Today Iranians celebrated, observed, or bemoaned the advent of the Islamic Revolution 35 years ago, depending on their cultural and political proclivities.

The revolution’s cultural dimension, its most important aspect, was nothing short of an effort to reshape Iranian identity and hence society and polity according to a new interpretation of Islam. The revolution wiped out the impact of nearly two hundred years of modernization by introducing a far stricter and intrusive Islam into society and peoples’ lives than had ever existed in Iran, even before the advent of modernization. For example, in tales told by foreign visitors, such as the French Chevalier Jean Chardin, who traveled to Isfahan of the Safavid era in the sixteenth century, there is no mention of morality police.

This cultural revolution also undermined Iran’s sense of national unity by attacking non-Islamic aspects of its identity and culture, under the guise of combating nationalist tendencies, and tried to create an identity based on Islamic universalism. This process altered the basis of political legitimacy and created a close linkage between culture and identity on the one hand, and power and legitimacy on the other.

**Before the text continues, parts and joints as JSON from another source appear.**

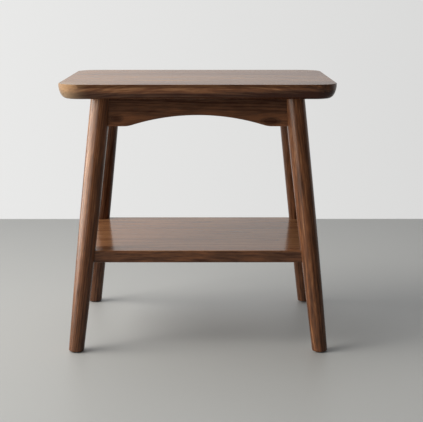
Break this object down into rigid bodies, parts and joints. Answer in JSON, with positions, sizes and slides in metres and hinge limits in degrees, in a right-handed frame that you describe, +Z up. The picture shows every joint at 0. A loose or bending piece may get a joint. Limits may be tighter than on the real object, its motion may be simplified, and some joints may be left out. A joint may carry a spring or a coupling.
{
  "type": "end table with shelf",
  "caption": "Walnut end table with a rounded rectangular top, splayed round legs, an arched apron frame and a lower shelf.",
  "frame": {"origin": "on the floor under the middle of the table", "axes": "+X to the right, +Y to the back, +Z up; the front of the table faces -Y"},
  "size_m": [0.56, 0.44, 0.555],
  "materials": {
    "walnut": "satin oil on solid walnut",
    "zinc_plated_steel": "bright zinc plate",
    "glide_nylon": "moulded dark brown nylon"
  },
  "bodies": {
    "root": {"table_top": "walnut", "apron_front": "walnut", "apron_back": "walnut", "apron_left": "walnut", "apron_right": "walnut", "shelf": "walnut", "leg_front_left": "walnut", "leg_front_right": "walnut", "leg_back_left": "walnut", "leg_back_right": "walnut", "corner_block_front_left": "walnut", "corner_block_front_right": "walnut", "corner_block_back_left": "walnut", "corner_block_back_right": "walnut", "corner_block_screws": "zinc_plated_steel", "glide_nails": "zinc_plated_steel", "leg_hanger_bolts": "zinc_plated_steel", "leg_bolt_washers": "zinc_plated_steel", "leg_bolt_nuts": "zinc_plated_steel", "shelf_hanger_bolts": "zinc_plated_steel", "shelf_bolt_washers": "zinc_plated_steel", "shelf_bolt_nuts": "zinc_plated_steel", "figure_eight_plates": "zinc_plated_steel", "plate_screws_into_aprons": "zinc_plated_steel", "plate_screws_into_top": "zinc_plated_steel", "foot_glide_front_left": "glide_nylon", "foot_glide_front_right": "glide_nylon", "foot_glide_back_left": "glide_nylon", "foot_glide_back_right": "glide_nylon"}
  },
  "joints": []
}
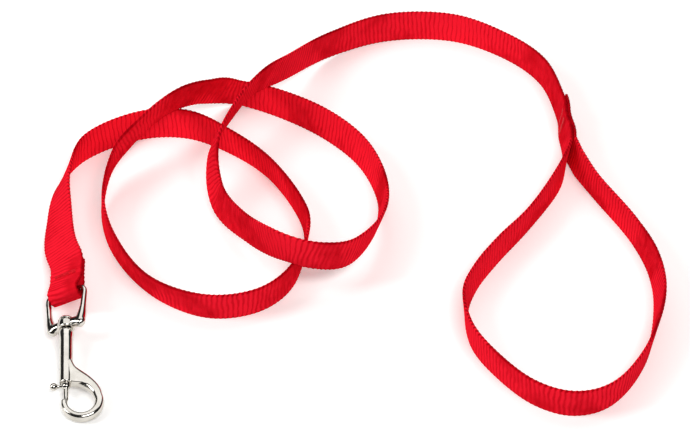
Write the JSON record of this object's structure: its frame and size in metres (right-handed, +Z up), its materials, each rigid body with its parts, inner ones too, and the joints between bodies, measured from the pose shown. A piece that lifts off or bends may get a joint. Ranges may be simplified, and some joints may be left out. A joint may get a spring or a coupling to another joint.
{
  "type": "dog lead",
  "caption": "Webbing dog lead with a sewn hand loop at one end and a swivelling bolt snap at the other, lying loosely looped on its edge",
  "frame": {"origin": "middle of the box round the laid-out lead, on the surface that it lies on", "axes": "+X is the longest way across the layout, from the snap's side to the hand loop's side; +Y is away from the snap; +Z is up, the shortest way"},
  "size_m": [0.2577, 0.2386, 0.0322],
  "materials": {
    "webbing": "woven nylon webbing with cross ribs, satin sheen",
    "thread": "bonded nylon thread, slightly glossy",
    "plated_metal": "bright nickel plate on a die casting",
    "spring_steel": "drawn spring wire"
  },
  "bodies": {
    "webbing": {"lead_webbing": "webbing", "snap_fold": "webbing", "handle_loop": "webbing", "snap_bar_tack": "thread", "handle_bar_tacks": "thread"},
    "eye": {"swivel_eye": "plated_metal"},
    "hook": {"hook_body": "plated_metal", "swivel_stud": "plated_metal", "bolt_spring": "spring_steel"},
    "bolt": {"bolt_plunger": "plated_metal", "thumb_knob": "plated_metal"}
  },
  "joints": [
    {"name": "eye_pivot", "type": "hinge", "parent": "webbing", "child": "eye", "pos_m": [-0.1165, -0.057, 0.01], "axis": [0.8927, 0.007, 0.4506], "range_deg": [-90, 90]},
    {"name": "swivel", "type": "hinge", "parent": "eye", "child": "hook", "pos_m": [-0.11518, -0.07581, 0.00768], "axis": [0.0692, -0.9901, -0.1219], "continuous": true},
    {"name": "bolt_slide", "type": "slide", "parent": "hook", "child": "bolt", "axis": [-0.0692, 0.9901, 0.1219], "range_m": [0, 0.007], "stiffness_N_per_m": 250, "springref_m": -0.004, "deforming": ["bolt_spring"]}
  ]
}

The greatest damage done by these changes was in Iran’s relations with the outside world and in the conduct of its foreign policy. By relegating Iran as a country and nation to second place after Islam and pan-Islamist objectives, the Islamic government severely damaged Iran’s national interests, best demonstrated by Iran’s subjection to unprecedented economic sanctions. Ironically, the revolutionary government failed to gain the support of other Muslim states. Sunni countries continued to see Iran as a Shia and, hence, according to them, a heretic state, and the Arabs dismissed Iran’s Islamic pretentions as insincere and continued to view them as Majus (a derogative name for Zoroastrians) Persians.

Even more consequential was the transformation of Islam from a religion into a state ideology and the creation of a power structure with interests closely linked to the perpetuation of this situation.

Yet is it correct to say that what happened in Iran was really what all the revolutionary forces wanted? Or is it more correct to say that a particular vision of what a post-monarchical Iran should look like, namely the vision of the clerical establishment and some conservative segments of society, triumphed over others?

What happened in 1979 has come to be known as the Islamic Revolution, and in the post-revolutionary period the clerical establishment, together with certain segments of the conservatives classes, have taken credit for ousting the Shah, and the clergy, their families, and entourage. Together with such revolutionary organizations as the Islamic Revolutionary Guard Corps (IRGC), this clerical establishment has been among the principal beneficiaries of the revolution, thus forming Iran’s new religious aristocracy.

Yet the idea that the Islamic Revolution was solely due to religion and the influence of the clergy — paramount among whom was Ayatollah Khomeini — does not quite square with the facts.

The idea of revolution in Iran has been part and parcel of the country’s modernization and the impact of Western ideas, both liberal and socialist. The Constitutional Revolution of 1906 was the direct result of the Iranians’ acquaintance with the democratic movements of Europe and European constitutionalism and nationalism. At that time, the overwhelming majority of the clergy were opposed to constitutionalism, and even those who supported it had a very limited understanding of what it implied. Certainly, even for the more ardent clerical supporters of the Constitutional movement, it did not mean secular rule based on sovereignty of the people.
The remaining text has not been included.